Rome had borrowed her philosophy and the motives of her literature and art from Greece. At first, quite provincially, she drew as from a foreign source; but as the great Republic extended her boundaries around the Mediterranean world, and brought under her levelling power the Hellenized or still Asiatic East, and Africa and Spain and Gaul as well, Greek thought, as the informing principle of knowledge, was diffused throughout all this Roman Empire, and ceased to be alien to the Latin West. Yet the peoples of the West did not become Hellenized, or change their speech for Greek. Latin held its own against its subtle rival, and continued to advance with power through the lands which had spoken other tongues before their Roman subjugation; and it was the soul of Latium, and not the soul of Hellas, that imbued these lands with a new homogeneity of civic order. The Greek knowledge which spread through them was transmuted in Latin speech or writings; while the great Latin authors who modelled Latin literature upon the Greek, and did so much to fill the Latin mind with Greek thoughts, recast their borrowings in their own style as well as language, and re-tempered the matter to accord with the Roman natures of themselves and their countrymen. Hence only through Latin paraphrase, and through transformation in the Latin classics, Greek thought reached the mediaeval peoples; until the thirteenth century, 5 when a better acquaintance was opened with the Greek sources, yet still through closer Latin translations, as will be seen.

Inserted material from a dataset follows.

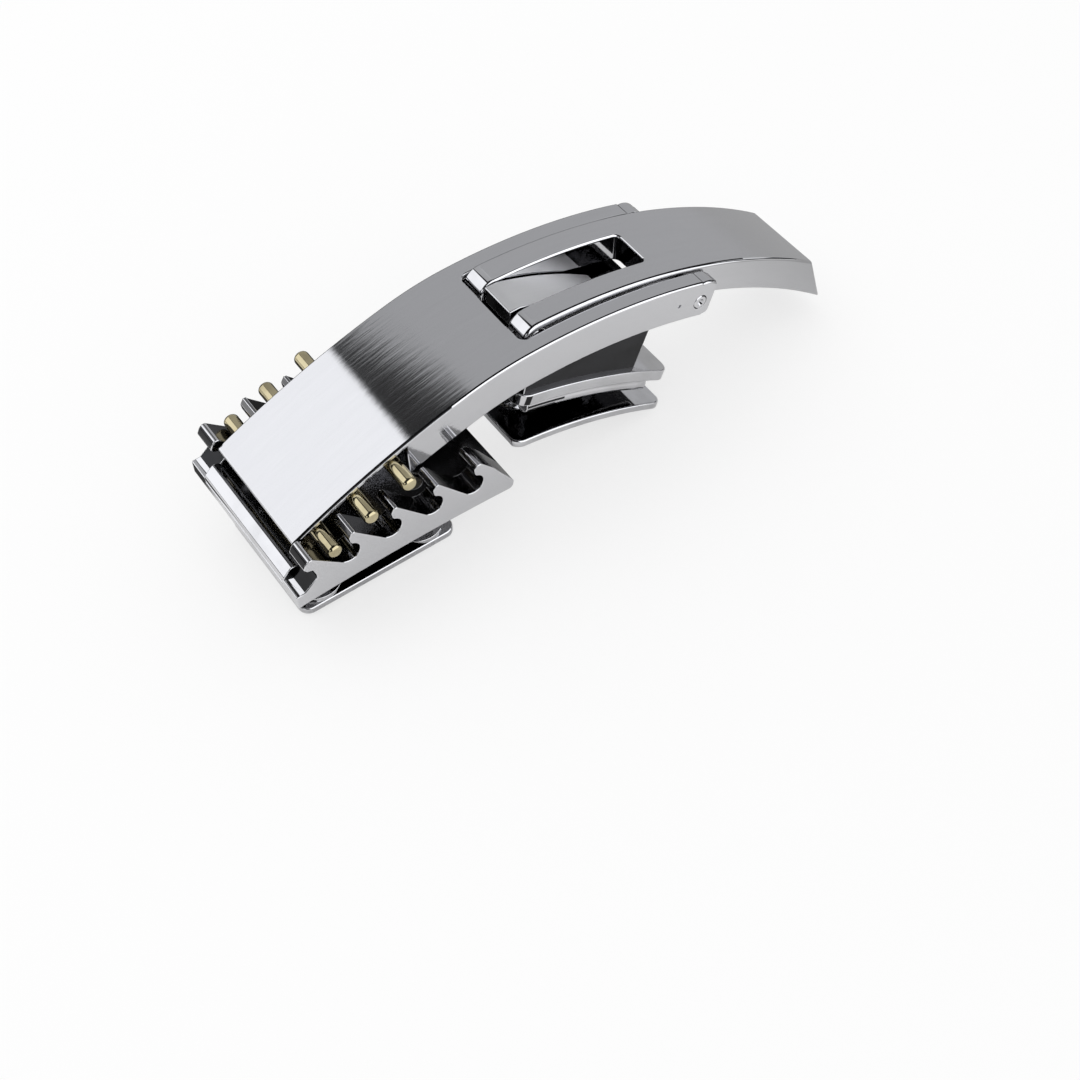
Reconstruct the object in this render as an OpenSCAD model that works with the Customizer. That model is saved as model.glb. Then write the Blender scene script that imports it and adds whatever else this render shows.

Thus it was with the pagan antique as an element of mediaeval culture. Nor was it very different with the patristic, or Christian antique, element. For in the fourth and fifth centuries, the influence of pagan Greece on pagan Rome tended to repeat itself in the relations between the Greek and the Latin Fathers of the Church. The dogmatic formulation of Christianity was mainly the work of the former. Tertullian, a Latin, had indeed been an early and important contributor to the process. But, in general, the Latin Fathers were to approve and confirm the work of Athanasius and of his coadjutors and predecessors, who thought and wrote in Greek. Nevertheless, Augustine and other Latin Fathers ordered and made anew what had come from their elder brethren in the East, Latinizing it in form and temper as well as language. At the same time, they supplemented it with matter drawn from their own thinking. And so, the thoughts of the Greek Fathers having been well transmuted in the writings of Ambrose, Hilary, and Augustine, patristic theology and the entire mass of Christianized knowledge and opinion came to the Middle Ages in a Latin medium.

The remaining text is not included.